What to do:
Write the material out again in full, exactly.

Data supplied:
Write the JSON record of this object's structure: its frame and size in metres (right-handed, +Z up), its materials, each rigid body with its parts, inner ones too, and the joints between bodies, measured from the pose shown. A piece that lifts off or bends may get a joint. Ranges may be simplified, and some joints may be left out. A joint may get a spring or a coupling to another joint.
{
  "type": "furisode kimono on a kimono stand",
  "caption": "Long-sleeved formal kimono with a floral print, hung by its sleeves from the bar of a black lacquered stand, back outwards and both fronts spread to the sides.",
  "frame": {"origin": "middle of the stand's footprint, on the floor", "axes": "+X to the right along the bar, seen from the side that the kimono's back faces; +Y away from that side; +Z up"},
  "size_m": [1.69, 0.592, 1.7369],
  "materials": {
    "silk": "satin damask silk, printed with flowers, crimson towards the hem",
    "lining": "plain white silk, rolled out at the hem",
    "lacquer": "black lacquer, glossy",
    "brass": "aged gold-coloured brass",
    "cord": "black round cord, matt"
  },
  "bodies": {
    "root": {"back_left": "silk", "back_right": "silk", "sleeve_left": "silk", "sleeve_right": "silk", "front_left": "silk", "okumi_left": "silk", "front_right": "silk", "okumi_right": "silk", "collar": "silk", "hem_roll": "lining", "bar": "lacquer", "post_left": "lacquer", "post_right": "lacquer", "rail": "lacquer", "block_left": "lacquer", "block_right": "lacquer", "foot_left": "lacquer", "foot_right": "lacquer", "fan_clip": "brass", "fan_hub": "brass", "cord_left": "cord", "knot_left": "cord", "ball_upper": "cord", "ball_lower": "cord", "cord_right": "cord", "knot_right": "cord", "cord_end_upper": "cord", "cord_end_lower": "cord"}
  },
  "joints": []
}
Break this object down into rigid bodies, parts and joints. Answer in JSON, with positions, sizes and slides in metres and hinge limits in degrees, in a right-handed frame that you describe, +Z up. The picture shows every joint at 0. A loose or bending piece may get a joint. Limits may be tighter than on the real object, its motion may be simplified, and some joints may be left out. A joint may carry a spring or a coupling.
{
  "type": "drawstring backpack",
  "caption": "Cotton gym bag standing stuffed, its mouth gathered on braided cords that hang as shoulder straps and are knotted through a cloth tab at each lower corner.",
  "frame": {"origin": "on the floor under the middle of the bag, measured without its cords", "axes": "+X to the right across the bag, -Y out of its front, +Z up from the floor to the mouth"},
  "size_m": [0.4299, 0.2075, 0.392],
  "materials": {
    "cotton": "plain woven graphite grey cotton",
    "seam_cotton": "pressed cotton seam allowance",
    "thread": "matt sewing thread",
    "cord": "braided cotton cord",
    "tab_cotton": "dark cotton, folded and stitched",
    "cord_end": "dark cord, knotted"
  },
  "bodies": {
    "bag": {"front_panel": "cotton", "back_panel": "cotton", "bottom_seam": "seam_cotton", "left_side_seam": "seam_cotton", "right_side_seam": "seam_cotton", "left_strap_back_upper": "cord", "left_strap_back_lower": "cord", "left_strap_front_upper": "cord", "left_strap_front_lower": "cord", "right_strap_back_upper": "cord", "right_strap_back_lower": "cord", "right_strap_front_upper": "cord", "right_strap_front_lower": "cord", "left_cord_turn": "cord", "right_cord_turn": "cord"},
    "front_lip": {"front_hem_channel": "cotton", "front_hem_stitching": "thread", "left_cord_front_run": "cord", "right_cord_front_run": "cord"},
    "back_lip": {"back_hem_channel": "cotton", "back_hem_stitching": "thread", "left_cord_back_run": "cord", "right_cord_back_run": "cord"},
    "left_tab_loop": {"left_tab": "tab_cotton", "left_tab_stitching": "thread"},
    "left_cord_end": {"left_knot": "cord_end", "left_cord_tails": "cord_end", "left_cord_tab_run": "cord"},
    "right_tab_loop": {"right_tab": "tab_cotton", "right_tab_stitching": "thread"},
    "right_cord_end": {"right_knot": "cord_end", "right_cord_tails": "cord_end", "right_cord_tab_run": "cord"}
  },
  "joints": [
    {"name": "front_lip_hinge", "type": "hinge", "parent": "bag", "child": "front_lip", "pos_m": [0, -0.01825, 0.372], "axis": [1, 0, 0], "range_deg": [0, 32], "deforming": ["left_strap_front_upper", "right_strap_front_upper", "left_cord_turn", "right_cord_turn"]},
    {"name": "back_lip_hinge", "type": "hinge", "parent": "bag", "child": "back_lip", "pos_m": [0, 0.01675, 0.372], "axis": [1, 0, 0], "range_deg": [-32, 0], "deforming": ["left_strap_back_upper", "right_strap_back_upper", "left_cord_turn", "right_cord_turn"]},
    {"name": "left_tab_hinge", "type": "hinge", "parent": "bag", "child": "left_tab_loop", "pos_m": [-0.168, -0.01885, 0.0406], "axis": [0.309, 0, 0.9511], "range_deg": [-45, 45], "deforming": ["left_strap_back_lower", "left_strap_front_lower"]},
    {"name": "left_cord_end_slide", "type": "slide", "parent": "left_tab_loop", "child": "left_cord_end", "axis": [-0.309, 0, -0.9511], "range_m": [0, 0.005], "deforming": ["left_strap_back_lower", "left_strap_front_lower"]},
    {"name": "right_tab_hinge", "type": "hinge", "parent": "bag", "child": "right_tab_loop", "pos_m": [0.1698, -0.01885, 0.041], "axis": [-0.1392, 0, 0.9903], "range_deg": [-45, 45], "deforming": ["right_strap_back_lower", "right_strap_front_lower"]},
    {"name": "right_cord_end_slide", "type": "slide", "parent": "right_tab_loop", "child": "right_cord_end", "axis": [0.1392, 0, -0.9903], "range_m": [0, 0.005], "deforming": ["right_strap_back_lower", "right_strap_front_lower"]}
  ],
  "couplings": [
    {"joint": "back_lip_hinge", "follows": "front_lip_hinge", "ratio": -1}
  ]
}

Result of this task:
Write the JSON record of this object's structure: its frame and size in metres (right-handed, +Z up), its materials, each rigid body with its parts, inner ones too, and the joints between bodies, measured from the pose shown. A piece that lifts off or bends may get a joint. Ranges may be simplified, and some joints may be left out. A joint may get a spring or a coupling to another joint.
{
  "type": "furisode kimono on a kimono stand",
  "caption": "Long-sleeved formal kimono with a floral print, hung by its sleeves from the bar of a black lacquered stand, back outwards and both fronts spread to the sides.",
  "frame": {"origin": "middle of the stand's footprint, on the floor", "axes": "+X to the right along the bar, seen from the side that the kimono's back faces; +Y away from that side; +Z up"},
  "size_m": [1.69, 0.592, 1.7369],
  "materials": {
    "silk": "satin damask silk, printed with flowers, crimson towards the hem",
    "lining": "plain white silk, rolled out at the hem",
    "lacquer": "black lacquer, glossy",
    "brass": "aged gold-coloured brass",
    "cord": "black round cord, matt"
  },
  "bodies": {
    "root": {"back_left": "silk", "back_right": "silk", "sleeve_left": "silk", "sleeve_right": "silk", "front_left": "silk", "okumi_left": "silk", "front_right": "silk", "okumi_right": "silk", "collar": "silk", "hem_roll": "lining", "bar": "lacquer", "post_left": "lacquer", "post_right": "lacquer", "rail": "lacquer", "block_left": "lacquer", "block_right": "lacquer", "foot_left": "lacquer", "foot_right": "lacquer", "fan_clip": "brass", "fan_hub": "brass", "cord_left": "cord", "knot_left": "cord", "ball_upper": "cord", "ball_lower": "cord", "cord_right": "cord", "knot_right": "cord", "cord_end_upper": "cord", "cord_end_lower": "cord"}
  },
  "joints": []
}
Break this object down into rigid bodies, parts and joints. Answer in JSON, with positions, sizes and slides in metres and hinge limits in degrees, in a right-handed frame that you describe, +Z up. The picture shows every joint at 0. A loose or bending piece may get a joint. Limits may be tighter than on the real object, its motion may be simplified, and some joints may be left out. A joint may carry a spring or a coupling.
{
  "type": "drawstring backpack",
  "caption": "Cotton gym bag standing stuffed, its mouth gathered on braided cords that hang as shoulder straps and are knotted through a cloth tab at each lower corner.",
  "frame": {"origin": "on the floor under the middle of the bag, measured without its cords", "axes": "+X to the right across the bag, -Y out of its front, +Z up from the floor to the mouth"},
  "size_m": [0.4299, 0.2075, 0.392],
  "materials": {
    "cotton": "plain woven graphite grey cotton",
    "seam_cotton": "pressed cotton seam allowance",
    "thread": "matt sewing thread",
    "cord": "braided cotton cord",
    "tab_cotton": "dark cotton, folded and stitched",
    "cord_end": "dark cord, knotted"
  },
  "bodies": {
    "bag": {"front_panel": "cotton", "back_panel": "cotton", "bottom_seam": "seam_cotton", "left_side_seam": "seam_cotton", "right_side_seam": "seam_cotton", "left_strap_back_upper": "cord", "left_strap_back_lower": "cord", "left_strap_front_upper": "cord", "left_strap_front_lower": "cord", "right_strap_back_upper": "cord", "right_strap_back_lower": "cord", "right_strap_front_upper": "cord", "right_strap_front_lower": "cord", "left_cord_turn": "cord", "right_cord_turn": "cord"},
    "front_lip": {"front_hem_channel": "cotton", "front_hem_stitching": "thread", "left_cord_front_run": "cord", "right_cord_front_run": "cord"},
    "back_lip": {"back_hem_channel": "cotton", "back_hem_stitching": "thread", "left_cord_back_run": "cord", "right_cord_back_run": "cord"},
    "left_tab_loop": {"left_tab": "tab_cotton", "left_tab_stitching": "thread"},
    "left_cord_end": {"left_knot": "cord_end", "left_cord_tails": "cord_end", "left_cord_tab_run": "cord"},
    "right_tab_loop": {"right_tab": "tab_cotton", "right_tab_stitching": "thread"},
    "right_cord_end": {"right_knot": "cord_end", "right_cord_tails": "cord_end", "right_cord_tab_run": "cord"}
  },
  "joints": [
    {"name": "front_lip_hinge", "type": "hinge", "parent": "bag", "child": "front_lip", "pos_m": [0, -0.01825, 0.372], "axis": [1, 0, 0], "range_deg": [0, 32], "deforming": ["left_strap_front_upper", "right_strap_front_upper", "left_cord_turn", "right_cord_turn"]},
    {"name": "back_lip_hinge", "type": "hinge", "parent": "bag", "child": "back_lip", "pos_m": [0, 0.01675, 0.372], "axis": [1, 0, 0], "range_deg": [-32, 0], "deforming": ["left_strap_back_upper", "right_strap_back_upper", "left_cord_turn", "right_cord_turn"]},
    {"name": "left_tab_hinge", "type": "hinge", "parent": "bag", "child": "left_tab_loop", "pos_m": [-0.168, -0.01885, 0.0406], "axis": [0.309, 0, 0.9511], "range_deg": [-45, 45], "deforming": ["left_strap_back_lower", "left_strap_front_lower"]},
    {"name": "left_cord_end_slide", "type": "slide", "parent": "left_tab_loop", "child": "left_cord_end", "axis": [-0.309, 0, -0.9511], "range_m": [0, 0.005], "deforming": ["left_strap_back_lower", "left_strap_front_lower"]},
    {"name": "right_tab_hinge", "type": "hinge", "parent": "bag", "child": "right_tab_loop", "pos_m": [0.1698, -0.01885, 0.041], "axis": [-0.1392, 0, 0.9903], "range_deg": [-45, 45], "deforming": ["right_strap_back_lower", "right_strap_front_lower"]},
    {"name": "right_cord_end_slide", "type": "slide", "parent": "right_tab_loop", "child": "right_cord_end", "axis": [0.1392, 0, -0.9903], "range_m": [0, 0.005], "deforming": ["right_strap_back_lower", "right_strap_front_lower"]}
  ],
  "couplings": [
    {"joint": "back_lip_hinge", "follows": "front_lip_hinge", "ratio": -1}
  ]
}